⟨

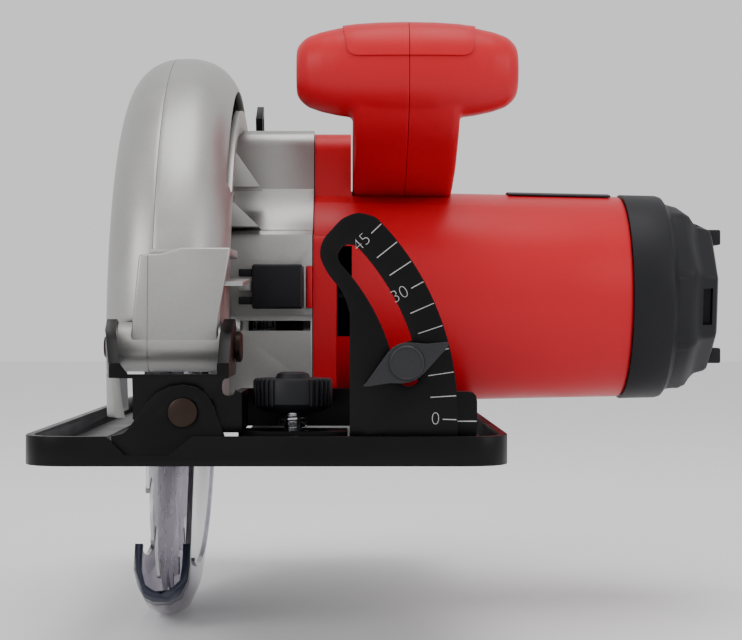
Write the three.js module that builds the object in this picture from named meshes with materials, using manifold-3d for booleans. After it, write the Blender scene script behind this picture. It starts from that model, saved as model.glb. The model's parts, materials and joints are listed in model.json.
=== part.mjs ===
// Portable circular saw with a 190 mm blade, in millimetres.
// Origin: centre of the sole's underside. +X runs along the motor, +Y to the rear, +Z up.
import * as THREE from 'three';
import { mergeVertices } from 'three/addons/utils/BufferGeometryUtils.js';
import Module from 'manifold-3d';

const wasm = await Module();
wasm.setup();

// ---- driving dimensions -------------------------------------------------------------------

const GAP = 0.3;                    // clearance kept between neighbouring pieces
const DEG = Math.PI / 180;

const SOLE_WIDTH = 149;
const SOLE_LENGTH = 290;
const SOLE_CORNER = 15;
const SOLE_RIM = 9;                 // height of the turned-up rim
const SHEET = 2.5;                  // pressed steel thickness
const WINDOW = { x0: -61, x1: -12.4, y0: -125, y1: 115 };

const SPINDLE = { y: 5, z: 34 };
const BLADE_X = -43;
const BLADE_RADIUS = 95;
const BLADE_PLATE = 1.6;
const BLADE_TEETH = 24;

const MODULE = 1.1;                 // gear module
const GEAR_TEETH = 38;
const PINION_TEETH = 10;
const CENTRES = MODULE * (GEAR_TEETH + PINION_TEETH) / 2;
const CENTRES_ANGLE = 47.2 * DEG;
const MOTOR = {
  y: SPINDLE.y + CENTRES * Math.cos(CENTRES_ANGLE),
  z: SPINDLE.z + CENTRES * Math.sin(CENTRES_ANGLE),
};
const GEAR_X = { x0: -11, x1: -2 };

const TILT = { x: -25.2, z: 16.1 };         // bevel axis, along Y
const HINGE = { y: -107, z: 35.5 };         // depth axis, along X
const QUADRANT_RADIUS = 83.6;
const SLOT_RADIUS = 69.6;                   // middle of the bevel slot
const CLAMP_ANGLE = 12.6 * DEG;             // place of the bevel clamp bolt

const HOOD_RADIUS = 110;
const HOOD = { left: -56, seam: -38.7, right: -15 };
const HOOD_BOTTOM = 12;
const LOWER_RADIUS = 102;

const HOUSING_LEFT = 12.3;                  // motor housing, from the gear case ...
const HOUSING_RIGHT = 132.2;                // ... to the rear cap
const HOUSING_RADIUS = 42;
const HOUSING_TAPER = 2.5;                  // loss of radius along the housing
const HANDLE_SEAM = 47;                     // both handles are split here

const GUIDE_RADIUS = 232;                   // depth guide slot, about the depth axis
const LOCK_ANGLE = -5 * DEG;                // place of the depth lock bolt on it
const DEPTH_TRAVEL = 29 * DEG;
const KNOB = { x: 7.7, y: -120 };           // rip guide knob

// ---- solids -------------------------------------------------------------------------------

function signedVolume(position, index) {
  const a = new THREE.Vector3();
  const b = new THREE.Vector3();
  const c = new THREE.Vector3();
  let sum = 0;
  for (let i = 0; i < index.length; i += 3) {
    a.fromBufferAttribute(position, index[i]);
    b.fromBufferAttribute(position, index[i + 1]);
    c.fromBufferAttribute(position, index[i + 2]);
    sum += a.dot(b.cross(c));
  }
  return sum / 6;
}

function solid(source) {
  const copy = source.clone();
  copy.deleteAttribute('normal');
  copy.deleteAttribute('uv');
  const merged = mergeVertices(copy, 1e-4);
  const kept = [];
  const index = merged.index.array;
  for (let i = 0; i < index.length; i += 3) {
    const [a, b, c] = [index[i], index[i + 1], index[i + 2]];
    if (a !== b && b !== c && c !== a) kept.push(a, b, c);
  }
  if (signedVolume(merged.attributes.position, kept) < 0) {
    kept.reverse();
  }
  return new wasm.Manifold(new wasm.Mesh({
    numProp: 3,
    vertProperties: new Float32Array(merged.attributes.position.array),
    triVerts: new Uint32Array(kept),
  }));
}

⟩

◆ Short exercise
Beginning at the top of the data, extract each line through the line containing "-11, x1: -2" and return those lines exactly, with nothing added.

◆ Exercise output
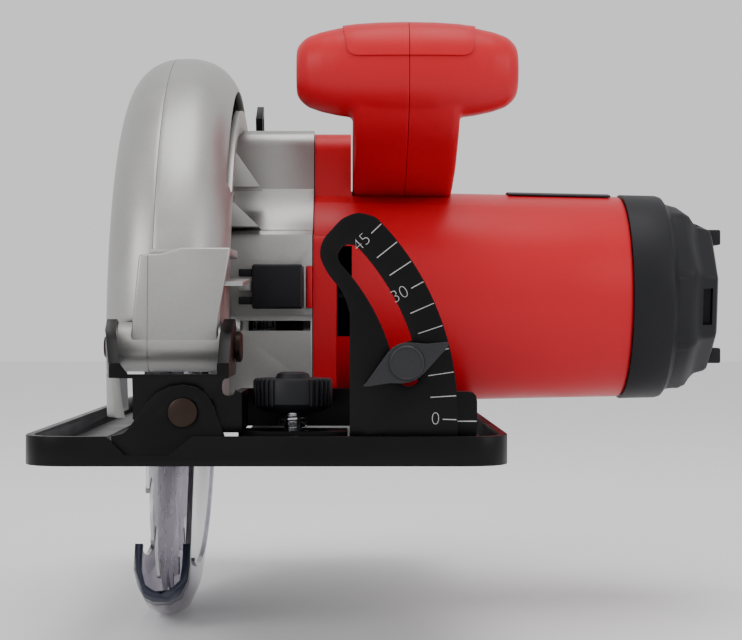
Write the three.js module that builds the object in this picture from named meshes with materials, using manifold-3d for booleans. After it, write the Blender scene script behind this picture. It starts from that model, saved as model.glb. The model's parts, materials and joints are listed in model.json.
=== part.mjs ===
// Portable circular saw with a 190 mm blade, in millimetres.
// Origin: centre of the sole's underside. +X runs along the motor, +Y to the rear, +Z up.
import * as THREE from 'three';
import { mergeVertices } from 'three/addons/utils/BufferGeometryUtils.js';
import Module from 'manifold-3d';

const wasm = await Module();
wasm.setup();

// ---- driving dimensions -------------------------------------------------------------------

const GAP = 0.3;                    // clearance kept between neighbouring pieces
const DEG = Math.PI / 180;

const SOLE_WIDTH = 149;
const SOLE_LENGTH = 290;
const SOLE_CORNER = 15;
const SOLE_RIM = 9;                 // height of the turned-up rim
const SHEET = 2.5;                  // pressed steel thickness
const WINDOW = { x0: -61, x1: -12.4, y0: -125, y1: 115 };

const SPINDLE = { y: 5, z: 34 };
const BLADE_X = -43;
const BLADE_RADIUS = 95;
const BLADE_PLATE = 1.6;
const BLADE_TEETH = 24;

const MODULE = 1.1;                 // gear module
const GEAR_TEETH = 38;
const PINION_TEETH = 10;
const CENTRES = MODULE * (GEAR_TEETH + PINION_TEETH) / 2;
const CENTRES_ANGLE = 47.2 * DEG;
const MOTOR = {
  y: SPINDLE.y + CENTRES * Math.cos(CENTRES_ANGLE),
  z: SPINDLE.z + CENTRES * Math.sin(CENTRES_ANGLE),
};
const GEAR_X = { x0: -11, x1: -2 };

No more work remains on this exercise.